Well, they are not really orbiting as I mentioned above, but anyway: No, the electron resonances are not necessarily at different frequencies. Strong coupling works even better when they are at the same frequency. However, the combined system of two coupled resonances will have two different resonance frequencies. That is a rather general feature. It does not matter, whether you couple two springs that way or form molecules or couple light to excitons or whatever. Basically this whole approach can be applied to any strong coupling resonances (as long as they are similar to spring pendulums insofar as there is a restoring force). Of course the exact numbers where the final modes will lie are a result of the initial modes and the coupling strengths, but the general mechanism does not depend on that.

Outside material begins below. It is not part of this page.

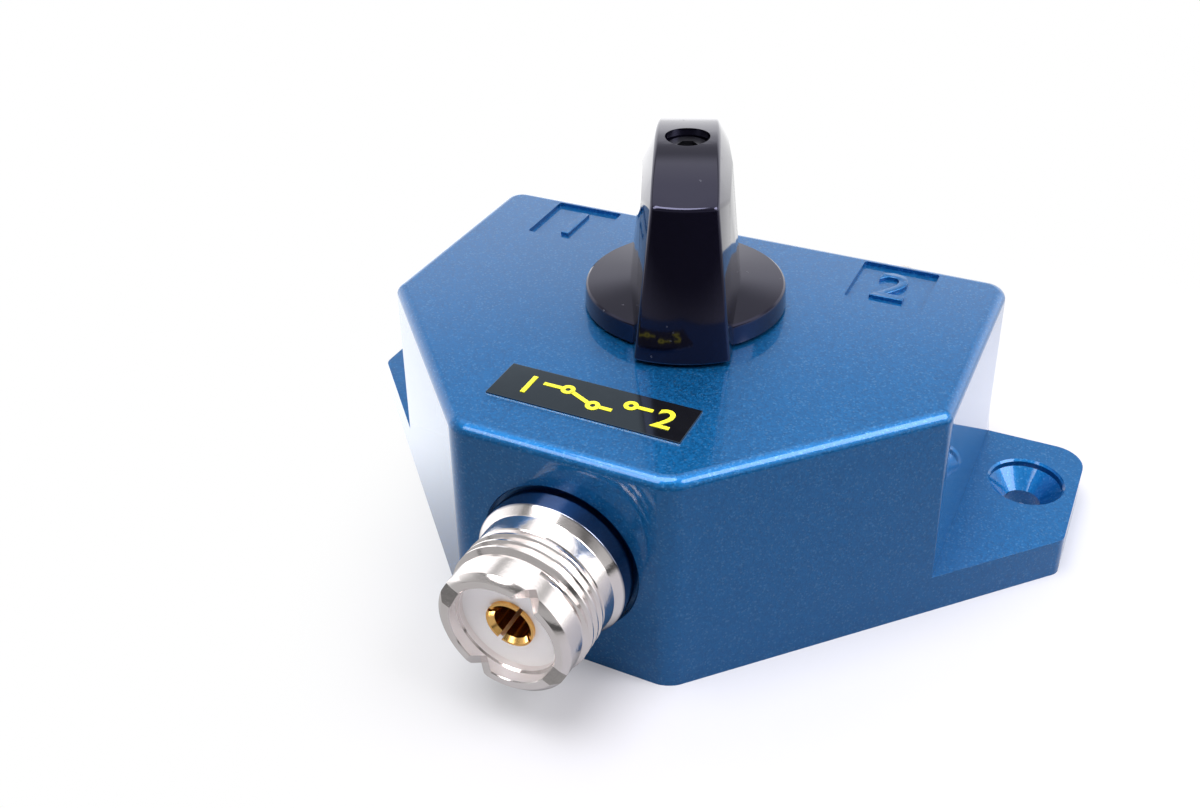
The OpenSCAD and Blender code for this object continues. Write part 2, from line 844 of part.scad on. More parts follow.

And once you have this broadening into bands of energy levels for many oscillators, conductivity becomes easy to explain. Usually the lowest of these bands will be filled and the next highest will be empty. To get conduction, you need to excite states with a well defined electron momentum, so you need to populate the next highest band (as every state of the lower bands is already populated the necessary states are not available there). Now the energy difference between the bands (analogous to the splitting of frequencies explained before) matters. If the energy is large, it costs a lot of energy to promote an electron to the higher band. This energy is not there and the material will not be a conductor. If there is no splitting, this excitation can happen easily and you will get a conductor. If you have a small splitting, the tempereture of your material might be high enough to promote electrons to higher bands. You get a semiconductor.
To get a basic understanding of these concepts, it is really not necessary to understand the exact nature and strengths of the forces involved. Those will only determine the exact energies where the resulting bands will lie. However, the occurrence of such bands is just a consequency of the large numbers of particles occurring. There is no analog to these band in single atoms and therefore one should not start from single atoms to explain conductivity.
I mean, if these properties were already imprinted in the single atoms, why would graphite and diamond - both pure carbon - have so very different properties in terms of heat conductivity, for example?
brainstorm said:So you're saying the reason a photon interacts with an electron is because their oscillation strength/frequency matches up? It's not just because they orbit fast enough that the electron doesn't have time to get by them? After all, if electrons aren't slow enough to have their speed and position measured simultaneously, then doesn't that mean that they blur by as fast as the light that's hitting them?
Here I do absolutely not get what you mean. Orbiting photons? Electrons not slow enough to have speed and position measured simultaneously? Blurring electrons? You seem to have some strange misconceptions about photons and uncertainty
brainstorm said:So what would happen if that nucleus/atom was relatively isolated in a vacuum when the photon encountered it?
You would get some discrete resonances. Only photons of well defined energies will interact with the atom.